The emails show Holgate was not alerted to the deliveries until City of Melbourne discovered what was in the packages and wrote to the Australian federal police on 10 July. A member of Australia Post’s media and communications team alerted Holgate that she would likely get a call from the City of Melbourne lord mayor, Sally Capp, about the matter.
“City of Melbourne/DHHS have decided to open one of the parcels (unbeknownst to us), to determine whether it is essential and needs to go up [to the residents].
“Turns out it is a stubby holder. Pic attached. DHHS/City of Melbourne – deciding that things are tense in the towers precinct already and with a culturally diverse population – decide to hold the items and not deliver them.”
Australia Post’s general counsel, Nick McDonald, warned City of Melbourne the packages must be delivered or the police could get involved. In another email to the City of Melbourne, Holgate sought a response to McDonald’s letter, and said Australia Post had “an obligation to ensure items are delivered”.
Australia Post said Holgate did not communicate with Hanson or One Nation about the matter, but the documents reveal she kept close tabs on the issue, with an account manager responsible for One Nation at Australia Post in communication with the party.
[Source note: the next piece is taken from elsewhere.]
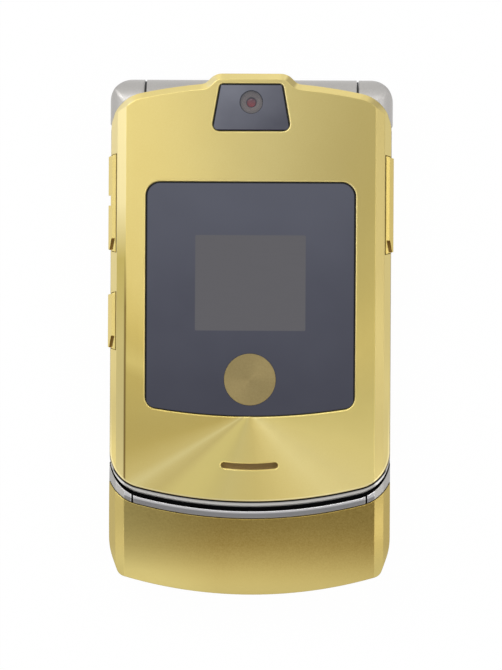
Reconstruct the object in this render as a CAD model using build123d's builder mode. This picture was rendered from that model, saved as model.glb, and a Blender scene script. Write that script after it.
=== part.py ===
from build123d import *
from math import atan2, cos, degrees, radians, sin, tan
import os

# Flip phone, closed, lying on its back. Millimetres. X is the width, +Y points to the hinge end,
# +Z is up through the lid. While the pieces are drawn, Y is measured from the hinge axis. finish() then
# moves each of them, so that the origin is on the resting plane, in the middle of the length.

os.makedirs("parts", exist_ok=True)

# ---- whole phone ----
phone_length = 98.0
phone_thickness = 13.9
base_height = 7.0  # lower half, from the resting plane to its key face
lid_gap = 0.2  # between the two halves when shut
lid_half_width = 26.3
chin_length = 17.75  # from the lid cover's free edge to the tip
seam = 0.08  # between fixed neighbours
slip = 0.05  # radial play of a turning fit
ledge = 1.0  # shelf under a set-in window
lid_low = base_height + lid_gap

# ---- hinge ----
hinge_inset = 6.1  # axis, in from the hinge end
barrel_radius = 5.2
barrel_inset = 6.55  # end of the barrel, in from the lid's side
barrel_gap = 0.4  # between barrel and knuckle, along the axis
collar_radius = 4.9  # washer between barrel and knuckle
sweep_gap = 0.3  # between a hinge cylinder and what passes it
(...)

“Will you let me know when you hear anything back from One Nation, post the letter you sent yesterday re their parcel mailing to the Tower in Melbourne,” Holgate said on 13 July.
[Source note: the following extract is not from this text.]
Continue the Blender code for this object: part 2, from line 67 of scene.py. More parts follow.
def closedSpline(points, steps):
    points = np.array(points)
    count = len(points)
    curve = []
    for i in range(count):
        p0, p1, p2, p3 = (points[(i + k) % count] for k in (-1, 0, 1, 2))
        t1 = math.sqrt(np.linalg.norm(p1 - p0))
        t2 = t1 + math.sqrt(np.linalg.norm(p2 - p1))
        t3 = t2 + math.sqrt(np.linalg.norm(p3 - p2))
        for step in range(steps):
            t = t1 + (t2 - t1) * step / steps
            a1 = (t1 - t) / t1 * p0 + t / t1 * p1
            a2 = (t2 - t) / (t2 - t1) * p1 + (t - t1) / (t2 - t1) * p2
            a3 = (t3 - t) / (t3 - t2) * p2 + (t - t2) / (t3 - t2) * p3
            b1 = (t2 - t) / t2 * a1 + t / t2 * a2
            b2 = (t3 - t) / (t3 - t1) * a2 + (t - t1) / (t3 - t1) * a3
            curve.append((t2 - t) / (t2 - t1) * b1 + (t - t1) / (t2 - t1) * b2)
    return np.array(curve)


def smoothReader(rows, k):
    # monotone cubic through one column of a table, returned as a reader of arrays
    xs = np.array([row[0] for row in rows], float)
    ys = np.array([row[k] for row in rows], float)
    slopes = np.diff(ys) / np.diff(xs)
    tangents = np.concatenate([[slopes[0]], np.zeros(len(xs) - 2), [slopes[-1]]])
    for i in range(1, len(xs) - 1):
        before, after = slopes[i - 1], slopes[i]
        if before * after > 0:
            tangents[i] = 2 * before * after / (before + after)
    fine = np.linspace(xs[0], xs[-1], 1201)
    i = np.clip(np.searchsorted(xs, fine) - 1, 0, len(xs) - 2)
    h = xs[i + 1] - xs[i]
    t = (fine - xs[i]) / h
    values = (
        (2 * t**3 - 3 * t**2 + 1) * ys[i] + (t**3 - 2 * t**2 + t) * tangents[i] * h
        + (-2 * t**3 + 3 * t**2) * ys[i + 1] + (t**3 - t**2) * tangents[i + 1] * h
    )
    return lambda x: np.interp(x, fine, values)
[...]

The account manager for One Nation responded that One Nation were “very appreciative” Australia Post was proactive on it, and did not hold Australia Post responsible for the failed delivery.
“They are concerned about media leaks and are eager to have the articles back in their possession as soon as can be reasonably achieved,” the email states.
A note from a staff member on 13 July also states a message was left for Hanson.
Australia Post did not say who called Hanson on the day when Guardian Australia sought comment but said “no one spoke to Ms Hanson at the time of the incident”.
“The communications on this issue were managed at an operational level between the Australia Post sales team and the One Nation office contact,” Australia Post said in a statement.
Guardian Australia also sought comment from Holgate and One Nation.
In other email threads released, an Australia Post staff member said “feels like Pauline is trying to create a stir”, while another staffer questioned whether the packages came from Hanson herself, and whether they might have been a prank from someone else.
Eventually the lockdown of the towers ended, but One Nation had requested the items be shipped back. A total of 101 of the 104 packages were returned, with the emails revealing three went missing.
Holgate resigned from Australia Post earlier this month after concerns were raised by government ministers, and the prime minister, about a decision to award $20,000-worth of Cartier watches to executives.